> **WORK TO DO**:
Quote each line exactly, from the line that contains "before = set(bpy.data.objects)" down to the last line of the listing, and no other lines.

==*==

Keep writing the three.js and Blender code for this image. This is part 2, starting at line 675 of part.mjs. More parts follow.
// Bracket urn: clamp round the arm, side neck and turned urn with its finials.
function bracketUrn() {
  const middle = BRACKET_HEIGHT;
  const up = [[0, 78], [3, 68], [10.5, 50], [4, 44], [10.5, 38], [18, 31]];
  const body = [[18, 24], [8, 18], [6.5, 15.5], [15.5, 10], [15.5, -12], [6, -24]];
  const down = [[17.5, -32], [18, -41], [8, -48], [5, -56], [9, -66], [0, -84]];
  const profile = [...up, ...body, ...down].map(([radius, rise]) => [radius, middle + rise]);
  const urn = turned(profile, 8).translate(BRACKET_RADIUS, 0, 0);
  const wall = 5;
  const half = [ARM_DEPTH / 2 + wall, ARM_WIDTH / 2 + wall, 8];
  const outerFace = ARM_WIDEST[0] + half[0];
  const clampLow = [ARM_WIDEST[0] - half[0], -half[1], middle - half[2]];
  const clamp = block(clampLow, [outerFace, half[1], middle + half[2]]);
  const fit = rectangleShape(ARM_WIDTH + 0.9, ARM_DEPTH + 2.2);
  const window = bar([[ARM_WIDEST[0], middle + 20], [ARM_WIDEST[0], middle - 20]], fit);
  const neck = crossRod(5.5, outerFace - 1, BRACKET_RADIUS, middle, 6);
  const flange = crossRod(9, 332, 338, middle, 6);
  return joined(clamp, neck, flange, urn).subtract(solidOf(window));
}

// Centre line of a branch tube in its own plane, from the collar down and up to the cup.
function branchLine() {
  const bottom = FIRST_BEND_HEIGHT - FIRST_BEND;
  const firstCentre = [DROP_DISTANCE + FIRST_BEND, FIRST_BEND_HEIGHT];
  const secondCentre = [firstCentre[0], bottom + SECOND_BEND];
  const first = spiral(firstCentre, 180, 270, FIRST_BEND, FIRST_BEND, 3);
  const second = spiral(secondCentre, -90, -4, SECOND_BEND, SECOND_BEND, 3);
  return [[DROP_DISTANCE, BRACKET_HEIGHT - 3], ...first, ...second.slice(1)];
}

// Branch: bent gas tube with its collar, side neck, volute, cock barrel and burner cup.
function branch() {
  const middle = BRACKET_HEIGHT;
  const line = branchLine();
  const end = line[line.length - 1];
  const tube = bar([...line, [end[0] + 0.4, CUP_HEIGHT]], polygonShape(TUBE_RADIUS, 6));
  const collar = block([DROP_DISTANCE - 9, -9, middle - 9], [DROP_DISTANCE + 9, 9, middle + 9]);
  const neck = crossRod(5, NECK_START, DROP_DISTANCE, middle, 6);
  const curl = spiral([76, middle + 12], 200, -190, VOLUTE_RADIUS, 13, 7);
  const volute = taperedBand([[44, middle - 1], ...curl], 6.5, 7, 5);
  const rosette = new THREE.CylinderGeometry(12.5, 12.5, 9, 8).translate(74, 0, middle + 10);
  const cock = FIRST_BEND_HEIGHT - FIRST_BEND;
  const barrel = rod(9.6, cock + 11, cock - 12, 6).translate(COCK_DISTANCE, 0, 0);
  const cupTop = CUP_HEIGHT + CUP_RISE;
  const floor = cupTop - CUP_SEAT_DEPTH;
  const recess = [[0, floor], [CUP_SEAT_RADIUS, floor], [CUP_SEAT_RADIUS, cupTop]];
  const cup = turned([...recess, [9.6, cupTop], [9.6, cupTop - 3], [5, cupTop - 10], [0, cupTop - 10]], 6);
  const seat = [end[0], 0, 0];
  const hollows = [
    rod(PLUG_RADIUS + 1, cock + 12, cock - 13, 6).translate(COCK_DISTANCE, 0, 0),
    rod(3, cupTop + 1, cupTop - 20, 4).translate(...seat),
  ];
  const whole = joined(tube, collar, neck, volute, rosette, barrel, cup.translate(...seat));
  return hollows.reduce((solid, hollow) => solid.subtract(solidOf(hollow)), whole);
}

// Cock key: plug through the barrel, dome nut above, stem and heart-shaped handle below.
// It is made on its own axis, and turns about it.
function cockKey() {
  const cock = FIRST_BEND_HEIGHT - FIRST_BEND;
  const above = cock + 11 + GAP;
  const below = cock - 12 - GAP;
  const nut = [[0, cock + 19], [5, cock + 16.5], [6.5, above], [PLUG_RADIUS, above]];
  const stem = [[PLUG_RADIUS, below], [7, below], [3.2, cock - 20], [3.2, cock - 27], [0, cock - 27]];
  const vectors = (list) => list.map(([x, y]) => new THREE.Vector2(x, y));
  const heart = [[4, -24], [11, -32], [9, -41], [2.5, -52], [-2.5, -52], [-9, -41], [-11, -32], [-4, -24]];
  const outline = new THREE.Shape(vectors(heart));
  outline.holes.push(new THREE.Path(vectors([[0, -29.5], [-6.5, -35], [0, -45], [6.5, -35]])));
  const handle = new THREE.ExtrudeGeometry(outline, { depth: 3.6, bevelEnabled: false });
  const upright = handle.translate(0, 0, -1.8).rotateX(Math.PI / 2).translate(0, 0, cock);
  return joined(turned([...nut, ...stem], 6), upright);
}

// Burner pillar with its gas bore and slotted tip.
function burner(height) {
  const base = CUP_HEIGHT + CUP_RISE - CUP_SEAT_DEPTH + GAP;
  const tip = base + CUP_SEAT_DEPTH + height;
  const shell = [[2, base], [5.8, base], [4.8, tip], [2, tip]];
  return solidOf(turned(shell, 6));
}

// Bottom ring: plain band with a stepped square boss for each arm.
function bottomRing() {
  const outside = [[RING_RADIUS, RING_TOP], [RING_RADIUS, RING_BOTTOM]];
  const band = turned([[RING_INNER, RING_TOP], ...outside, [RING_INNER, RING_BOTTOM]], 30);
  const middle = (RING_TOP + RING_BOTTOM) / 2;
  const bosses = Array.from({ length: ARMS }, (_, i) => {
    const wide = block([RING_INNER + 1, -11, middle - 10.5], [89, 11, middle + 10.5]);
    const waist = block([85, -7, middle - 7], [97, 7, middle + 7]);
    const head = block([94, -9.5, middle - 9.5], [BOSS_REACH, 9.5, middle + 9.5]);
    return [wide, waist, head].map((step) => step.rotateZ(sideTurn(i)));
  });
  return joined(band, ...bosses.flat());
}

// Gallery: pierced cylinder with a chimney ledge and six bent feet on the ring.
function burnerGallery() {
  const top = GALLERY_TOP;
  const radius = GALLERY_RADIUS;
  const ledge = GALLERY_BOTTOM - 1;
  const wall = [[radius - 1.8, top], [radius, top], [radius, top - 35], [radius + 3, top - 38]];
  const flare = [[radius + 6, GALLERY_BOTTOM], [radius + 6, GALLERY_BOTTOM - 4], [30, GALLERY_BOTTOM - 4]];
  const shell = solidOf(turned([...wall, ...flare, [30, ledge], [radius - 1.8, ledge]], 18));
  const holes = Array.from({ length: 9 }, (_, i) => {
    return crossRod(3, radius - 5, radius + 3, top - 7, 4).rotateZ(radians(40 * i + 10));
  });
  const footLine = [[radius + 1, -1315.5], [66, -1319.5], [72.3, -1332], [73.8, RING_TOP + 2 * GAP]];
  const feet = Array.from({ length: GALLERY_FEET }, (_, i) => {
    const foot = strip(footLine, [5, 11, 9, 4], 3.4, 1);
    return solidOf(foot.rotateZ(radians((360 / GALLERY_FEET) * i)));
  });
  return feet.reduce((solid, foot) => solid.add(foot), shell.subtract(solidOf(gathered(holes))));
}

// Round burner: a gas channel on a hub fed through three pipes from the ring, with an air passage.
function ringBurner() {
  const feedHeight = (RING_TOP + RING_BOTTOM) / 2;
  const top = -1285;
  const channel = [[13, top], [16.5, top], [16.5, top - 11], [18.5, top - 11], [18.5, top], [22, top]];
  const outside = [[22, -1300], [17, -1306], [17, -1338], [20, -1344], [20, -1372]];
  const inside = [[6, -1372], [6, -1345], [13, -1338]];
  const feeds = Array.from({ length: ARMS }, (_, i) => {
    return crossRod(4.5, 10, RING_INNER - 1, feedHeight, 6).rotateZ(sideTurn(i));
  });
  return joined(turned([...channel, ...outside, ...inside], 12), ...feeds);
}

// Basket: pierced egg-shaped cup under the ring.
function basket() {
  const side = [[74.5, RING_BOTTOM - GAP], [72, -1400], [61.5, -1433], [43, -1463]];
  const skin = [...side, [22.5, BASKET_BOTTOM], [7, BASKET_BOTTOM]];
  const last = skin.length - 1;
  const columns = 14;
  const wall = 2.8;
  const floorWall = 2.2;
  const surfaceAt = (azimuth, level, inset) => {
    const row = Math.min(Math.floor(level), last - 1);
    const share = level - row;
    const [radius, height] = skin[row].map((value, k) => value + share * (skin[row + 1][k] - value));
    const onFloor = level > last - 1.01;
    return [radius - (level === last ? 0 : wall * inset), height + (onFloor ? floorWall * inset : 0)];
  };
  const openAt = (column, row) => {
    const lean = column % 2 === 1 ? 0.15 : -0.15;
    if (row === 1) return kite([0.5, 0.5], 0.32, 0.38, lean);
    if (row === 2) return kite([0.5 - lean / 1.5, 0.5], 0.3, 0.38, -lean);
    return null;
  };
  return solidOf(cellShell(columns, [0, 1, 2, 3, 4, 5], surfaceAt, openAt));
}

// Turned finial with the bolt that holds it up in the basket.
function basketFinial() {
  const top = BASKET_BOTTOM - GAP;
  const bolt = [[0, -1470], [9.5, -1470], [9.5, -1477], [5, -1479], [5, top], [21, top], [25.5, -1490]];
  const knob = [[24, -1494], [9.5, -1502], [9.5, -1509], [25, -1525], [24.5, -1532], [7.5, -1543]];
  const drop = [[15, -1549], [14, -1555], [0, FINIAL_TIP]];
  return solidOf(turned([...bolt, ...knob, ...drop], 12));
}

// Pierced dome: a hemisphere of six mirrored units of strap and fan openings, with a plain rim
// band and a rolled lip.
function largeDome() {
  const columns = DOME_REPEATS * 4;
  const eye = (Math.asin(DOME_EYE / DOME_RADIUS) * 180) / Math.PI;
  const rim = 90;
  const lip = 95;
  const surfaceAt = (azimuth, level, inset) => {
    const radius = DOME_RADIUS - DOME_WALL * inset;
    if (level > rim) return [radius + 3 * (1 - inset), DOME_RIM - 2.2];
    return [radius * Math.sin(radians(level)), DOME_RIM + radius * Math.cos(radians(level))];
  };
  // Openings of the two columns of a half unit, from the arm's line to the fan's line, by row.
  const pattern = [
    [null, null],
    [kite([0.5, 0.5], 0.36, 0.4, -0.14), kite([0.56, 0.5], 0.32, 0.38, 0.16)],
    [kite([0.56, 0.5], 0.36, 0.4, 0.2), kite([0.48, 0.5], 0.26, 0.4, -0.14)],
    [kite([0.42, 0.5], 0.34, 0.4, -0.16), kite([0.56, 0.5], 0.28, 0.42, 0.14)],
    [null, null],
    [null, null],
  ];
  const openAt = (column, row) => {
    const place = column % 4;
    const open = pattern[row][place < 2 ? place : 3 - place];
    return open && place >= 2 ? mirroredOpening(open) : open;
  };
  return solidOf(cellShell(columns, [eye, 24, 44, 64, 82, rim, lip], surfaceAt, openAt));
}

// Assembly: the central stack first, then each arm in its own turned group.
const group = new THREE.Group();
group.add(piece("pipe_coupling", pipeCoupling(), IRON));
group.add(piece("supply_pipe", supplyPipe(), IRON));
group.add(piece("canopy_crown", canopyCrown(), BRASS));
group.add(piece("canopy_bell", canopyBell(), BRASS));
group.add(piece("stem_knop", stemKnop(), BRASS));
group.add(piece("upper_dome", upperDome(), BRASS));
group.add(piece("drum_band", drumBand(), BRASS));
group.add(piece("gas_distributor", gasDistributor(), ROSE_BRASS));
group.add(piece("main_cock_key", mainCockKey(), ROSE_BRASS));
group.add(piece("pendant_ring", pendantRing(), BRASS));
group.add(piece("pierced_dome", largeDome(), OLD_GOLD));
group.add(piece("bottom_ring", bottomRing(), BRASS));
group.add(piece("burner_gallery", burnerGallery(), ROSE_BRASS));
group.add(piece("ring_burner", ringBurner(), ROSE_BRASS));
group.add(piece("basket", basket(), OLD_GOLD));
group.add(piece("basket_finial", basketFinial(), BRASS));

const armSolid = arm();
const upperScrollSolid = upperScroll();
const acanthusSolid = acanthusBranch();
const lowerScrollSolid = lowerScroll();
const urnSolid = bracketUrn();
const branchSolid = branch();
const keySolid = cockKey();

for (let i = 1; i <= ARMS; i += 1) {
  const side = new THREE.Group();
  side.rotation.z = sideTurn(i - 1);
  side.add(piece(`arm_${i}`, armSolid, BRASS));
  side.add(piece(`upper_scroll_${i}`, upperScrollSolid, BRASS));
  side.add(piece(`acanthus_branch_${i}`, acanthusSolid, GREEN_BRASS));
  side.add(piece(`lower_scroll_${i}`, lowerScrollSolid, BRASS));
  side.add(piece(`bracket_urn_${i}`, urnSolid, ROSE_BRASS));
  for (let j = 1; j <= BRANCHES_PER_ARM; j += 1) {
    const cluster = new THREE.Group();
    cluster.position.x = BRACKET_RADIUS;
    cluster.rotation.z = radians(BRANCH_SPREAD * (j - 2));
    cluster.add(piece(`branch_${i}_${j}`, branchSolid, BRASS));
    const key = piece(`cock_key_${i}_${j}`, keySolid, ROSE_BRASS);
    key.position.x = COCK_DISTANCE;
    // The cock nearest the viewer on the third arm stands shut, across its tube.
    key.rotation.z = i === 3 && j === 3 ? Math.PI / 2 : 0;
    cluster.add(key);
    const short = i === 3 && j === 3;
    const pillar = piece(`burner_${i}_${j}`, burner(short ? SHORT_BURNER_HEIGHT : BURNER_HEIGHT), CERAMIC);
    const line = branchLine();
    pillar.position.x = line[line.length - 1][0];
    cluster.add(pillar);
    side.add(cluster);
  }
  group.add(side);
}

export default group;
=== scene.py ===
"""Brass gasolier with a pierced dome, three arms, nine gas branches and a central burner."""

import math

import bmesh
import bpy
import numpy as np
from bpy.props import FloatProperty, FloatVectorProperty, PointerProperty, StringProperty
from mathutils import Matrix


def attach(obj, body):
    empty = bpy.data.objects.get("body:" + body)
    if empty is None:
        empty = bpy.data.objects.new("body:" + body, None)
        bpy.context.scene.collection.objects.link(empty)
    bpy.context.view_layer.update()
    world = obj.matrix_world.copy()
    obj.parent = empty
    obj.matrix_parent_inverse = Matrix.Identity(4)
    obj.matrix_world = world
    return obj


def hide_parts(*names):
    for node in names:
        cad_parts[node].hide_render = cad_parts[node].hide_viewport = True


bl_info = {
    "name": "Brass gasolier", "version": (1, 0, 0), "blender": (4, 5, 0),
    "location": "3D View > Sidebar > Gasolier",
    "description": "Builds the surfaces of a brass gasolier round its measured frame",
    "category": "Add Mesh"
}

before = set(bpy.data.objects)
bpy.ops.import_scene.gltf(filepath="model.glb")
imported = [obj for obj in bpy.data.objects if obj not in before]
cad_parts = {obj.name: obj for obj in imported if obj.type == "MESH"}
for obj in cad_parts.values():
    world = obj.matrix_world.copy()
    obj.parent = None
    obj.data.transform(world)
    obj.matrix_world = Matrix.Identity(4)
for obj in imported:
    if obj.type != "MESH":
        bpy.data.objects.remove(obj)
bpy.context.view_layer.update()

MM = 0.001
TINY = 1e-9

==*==

> **THE ANSWER**:
before = set(bpy.data.objects)
bpy.ops.import_scene.gltf(filepath="model.glb")
imported = [obj for obj in bpy.data.objects if obj not in before]
cad_parts = {obj.name: obj for obj in imported if obj.type == "MESH"}
for obj in cad_parts.values():
    world = obj.matrix_world.copy()
    obj.parent = None
    obj.data.transform(world)
    obj.matrix_world = Matrix.Identity(4)
for obj in imported:
    if obj.type != "MESH":
        bpy.data.objects.remove(obj)
bpy.context.view_layer.update()

MM = 0.001
TINY = 1e-9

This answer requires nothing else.